A violent disposition: Exulting in their sense of direct knowledge of God’s will, Islamists favor violence. To make the enemy cower in fear, then smite him is the ultimate Islamist dream, a fulfillment of intense ill will, a triumph of Islam’s superiority over other religions and those Muslims who lack the fire of their faith. Suicide bombings, beheadings, gangland-style murders, and other acts of grotesque recrimination express a deep desire for vengeance.

In the long term, then, these acts of violence do immense damage to the Islamist cause. Turned around, the victims of that violence – some 10,000 fatalities in 2,800 attacks in 2013 alone – did not die in vain but unwittingly sacrificed their lives in a dreadful war of wills. Targeted assassinations, such as those against the French cartoonists, have an outsized impact on public opinion.

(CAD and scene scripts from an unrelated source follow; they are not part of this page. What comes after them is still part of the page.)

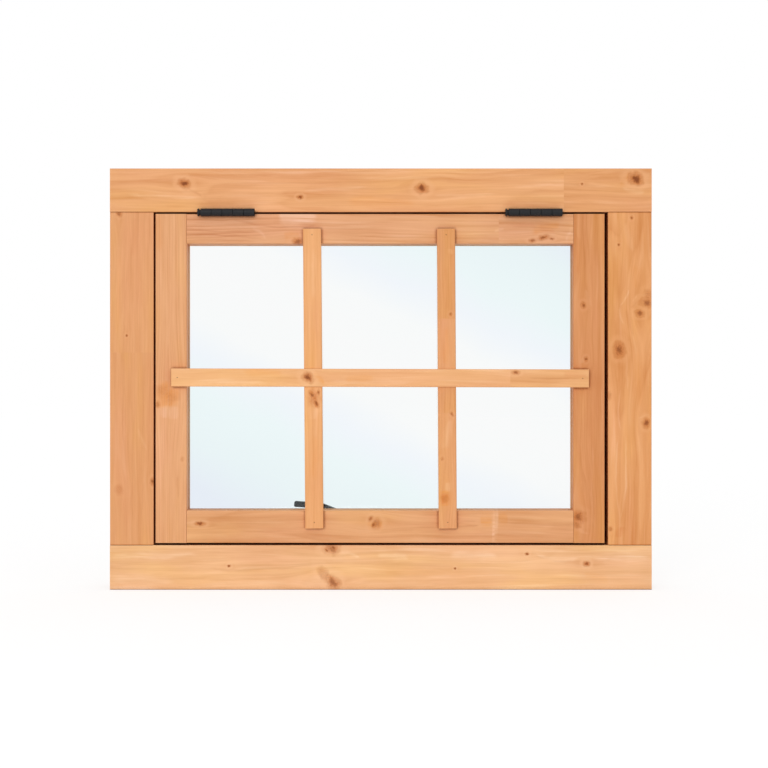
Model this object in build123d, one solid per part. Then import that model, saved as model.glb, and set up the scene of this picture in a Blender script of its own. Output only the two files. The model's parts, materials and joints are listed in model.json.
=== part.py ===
from build123d import *
import math
import os

os.makedirs("parts", exist_ok=True)

# A top-hung timber window with its frame, all lengths in millimetres.
# X runs to the right as seen from outside, Y from the outside to the room, Z up.
# The origin is the middle of the sill's underside, half way through its depth.

# Outer frame
overall_width = 900.0
overall_height = 700.0
frame_depth = 67.0
jamb_width = 72.5
head_height = 72.5
sill_height = 74.0
stop_width = 15.0
frame_tenon_thickness = 20.0
frame_tenon_length = 30.0
frame_tenon_shoulder = 15.0
frame_shoulder_gap = 0.4
mortise_end_gap = 1.0
arris_radius = 1.5

# Gaps between the sash and the frame, as hung
gap_left = 3.2
gap_right = 5.7
gap_top = 3.2
gap_bottom = 3.8
stop_gap = 1.0

# Sash
sash_thickness = 40.0
stile_width = 52.0
top_rail_height = 49.5
bottom_rail_height = 54.0
lip_thickness = 20.0
rebate_width = 12.0
sash_tenon_thickness = 12.0
sash_tenon_length = 30.0
sash_tenon_haunch = 12.0

# Glazing
tape_thickness = 1.0
tape_width = 8.0
tape_setback = 1.5
glass_thickness = 4.0
glass_edge_gap = 2.5
bead_edge_radius = 3.0
bead_gap = 0.2

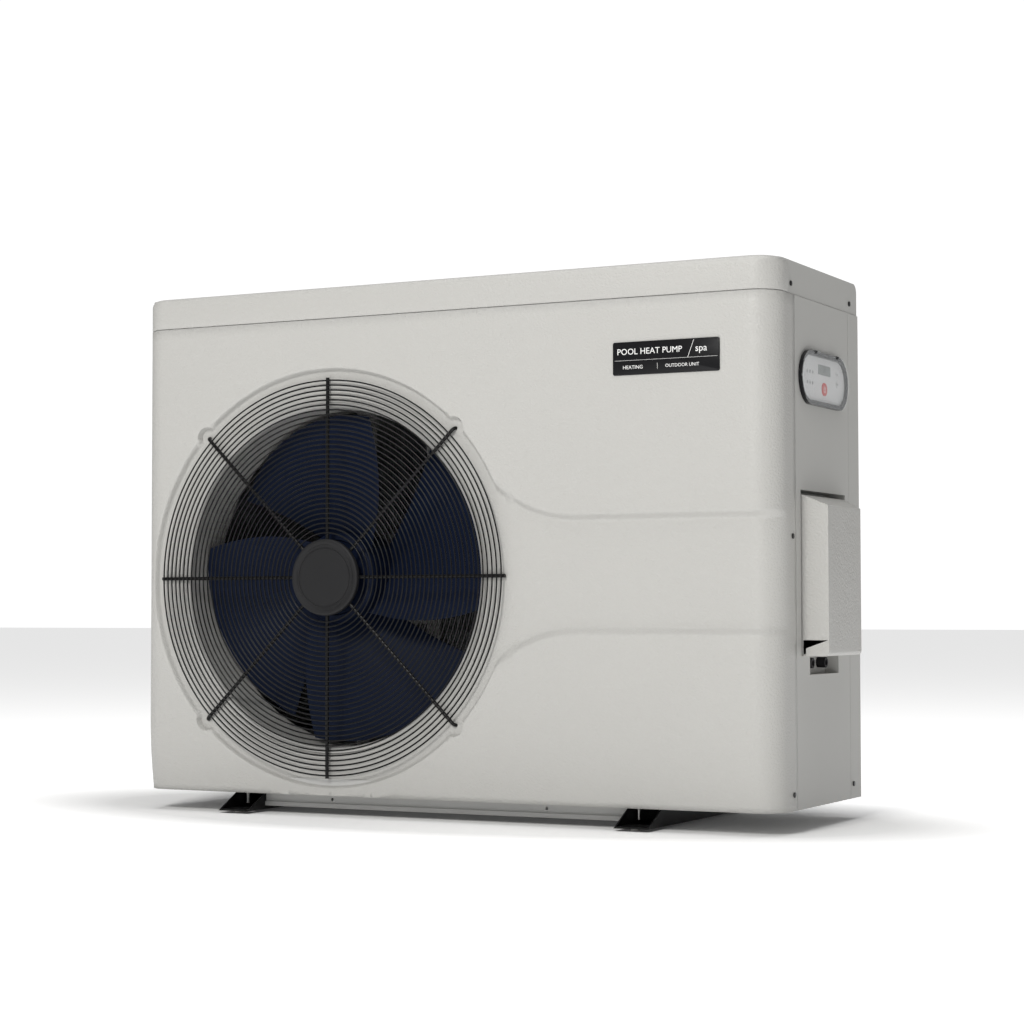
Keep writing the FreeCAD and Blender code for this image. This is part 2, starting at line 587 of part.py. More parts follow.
def make_fan():
    """Hub and four wide sickle blades; the shaft, its nut and the motor that turns them."""
    sweep = Part.makeCylinder(d.blade_tip, 200, Vector(d.fan_x, d.hub_front - 60, d.fan_z), Vector(0, 1, 0))
    blades = []
    for quarter in range(4):
        sections = []
        for share in (0.0, 0.25, 0.5, 0.75, 1.0):
            radius = d.hub_radius - 12 + (d.blade_tip - d.hub_radius + 20) * share
            middle = 80 - 90 * quarter + 26 * share - 44 * share * share
            half_width = 34 + 62 * share - 8 * share * share
            sections.append(blade_section(radius, middle, half_width, -4 * share))
        blades.append(Part.makeLoft(sections, True, False).common(sweep))
    centre = Vector(d.fan_x, d.hub_front, d.fan_z)
    along = Vector(0, 1, 0)
    hub = Part.makeCylinder(d.hub_radius, d.hub_depth, centre, along)
    hub = hub.cut(Part.makeCylinder(d.hub_radius - 4, d.hub_depth - 6, centre + Vector(0, 6, 0), along))
    boss = Part.makeCylinder(16, 40, centre, along)
    bore = Part.makeCylinder(d.shaft_radius, 60, centre - Vector(0, 5, 0), along)
    impeller = hub.fuse([boss] + blades).cut(bore)
    cavity = Part.makeCylinder(d.hub_radius - 4, d.hub_depth - 6, centre + Vector(0, 6, 0), along)
    cavity = cavity.cut(boss)
    impeller = impeller.cut(cavity)
    sub_part("fan_impeller", shape("impeller_shape", impeller))

    sub_part("motor_shaft", rod("shaft", "shaft_radius", 130, "fan_x", "hub_front - 10", "fan_z", "Y"))
    nut = Part.makeCylinder(11, 7, centre - Vector(0, 7, 0), along)
    nut = nut.cut(Part.makeCylinder(d.shaft_radius, 7, centre - Vector(0, 7, 0), along))
    sub_part("fan_nut", shape("fan_nut_shape", nut))

    body = rod("motor_body", "motor_radius", "motor_length", "fan_x", "motor_front", "fan_z", "Y")
    hollow = rod("motor_bore", "shaft_radius + shaft_clearance", "hub_front + 130 - motor_front + 2", "fan_x",
                 "motor_front - 1", "fan_z", "Y")
    sub_part("fan_motor", cut("motor_cut", body, hollow))


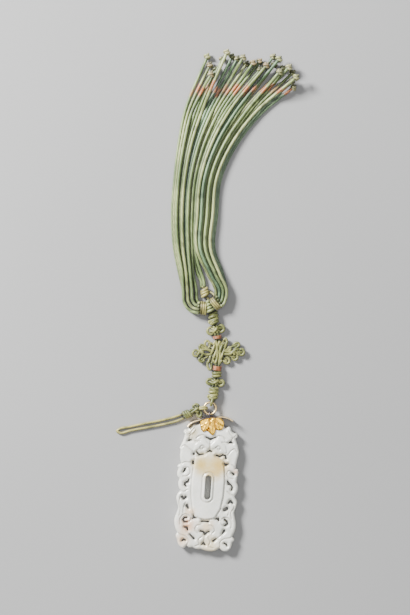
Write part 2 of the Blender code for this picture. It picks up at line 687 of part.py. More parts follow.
def make_canopy(frame):
    top = neck_top()
    roof = ribbon_outline(smooth([(x, y + top) for x, y in ROOF_ARCH], ROOF_STEP), ROOF_THICKNESS)
    flap = [(x, y + top) for x, y in FLAP_OUTLINE]
    front = seat_height() + CLEARANCE
    things = [
        plate_curve(roof, 0.0, front + GILT_THICKNESS + CLEARANCE),
        plate_curve(flap, front, front + GILT_THICKNESS),
        plate_curve(flap, 0.0, GILT_THICKNESS),
        tube_curve(staple_route(), STAPLE_WIRE / 2),
    ]
    link(fused(things), "gilt_canopy", frame)


def make_ring(frame):
    bpy.ops.mesh.primitive_torus_add(
        major_radius=ring_radius() * MM,
        minor_radius=RING_WIRE / 2 * MM,
        major_segments=16,
        minor_segments=8,
    )
    ring = bpy.context.active_object
    for group in list(ring.users_collection):
        group.objects.unlink(ring)
    ring.data.shade_smooth()
    link(ring, "suspension_ring", frame)
    x, y = ring_centre()
    ring.location = (x * MM, y * MM, ring_level() * MM)


# Silk knots

def loft(rings):
    """Mesh object with closed ends over rings of as many points each."""
    shape = bmesh.new()
    corners = [[shape.verts.new([value * MM for value in point]) for point in ring] for ring in rings]
    for near, far in zip(corners, corners[1:]):
        for side in range(len(near)):
            after = (side + 1) % len(near)
            shape.faces.new((near[side], near[after], far[after], far[side]))
    shape.faces.new(corners[0])
    shape.faces.new(corners[-1])
    bmesh.ops.recalc_face_normals(shape, faces=shape.faces)
    mesh = bpy.data.meshes.new("loft")
    shape.to_mesh(mesh)
    shape.free()
    return bpy.data.objects.new("loft", mesh)


def oval(middle, across, half_width, half_depth):
    """Upright flattened ring of points that stands on z = 0, across a line on the ground."""
    points = []
    flat = math.sin(2 * math.pi * 1.5 / BARREL_SIDES)
    for side in range(BARREL_SIDES):
        turn = 2 * math.pi * (side + 0.5) / BARREL_SIDES
        x, y = np.asarray(middle, float) + np.asarray(across, float) * half_width * math.cos(turn)
        points.append((x, y, half_depth + half_depth * math.sin(turn) / flat))
    return points


def barrel(middle, angle, length, half_width, half_depth, turns):
    """Short bundle wrapped with a number of turns, lying along a direction, as a ridged drum."""
    groove = 0.86
    pitch = length / turns
    profile = []
    for turn in range(turns):
        profile += [(turn * pitch, groove), ((turn + 0.5) * pitch, 1.0)]
    profile.append((length, groove))
    ahead = np.array([math.cos(angle), math.sin(angle)])
    across = np.array([ahead[1], -ahead[0]])
    rings = []
    for along, swell in profile:
        ring = oval(middle + (along - length / 2) * ahead, across, half_width * swell, half_depth * swell)
        rings.append([(x, y, z + half_depth * (1 - swell)) for x, y, z in ring])
    return loft(rings)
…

In sum, self-indulgence and strategic ineptitude are the hallmarks the Islamist campaign. The catastrophe of the Islamist program is matched by the ineptitude of its tactics. And so, I conclude, its fate will be the same dust-heap of history where fascism and communism can be found. Like those two other totalitarianisms, it promises terrible destruction and many deaths before ultimately failing. The war will be long and painful but in the end, again, the forces of civilization will vanquish those of barbarism.

The recent drumbeat of terrorism in the name of Islam may appear to help the Islamist cause. In fact, it brings its agenda closer to a deserved collapse.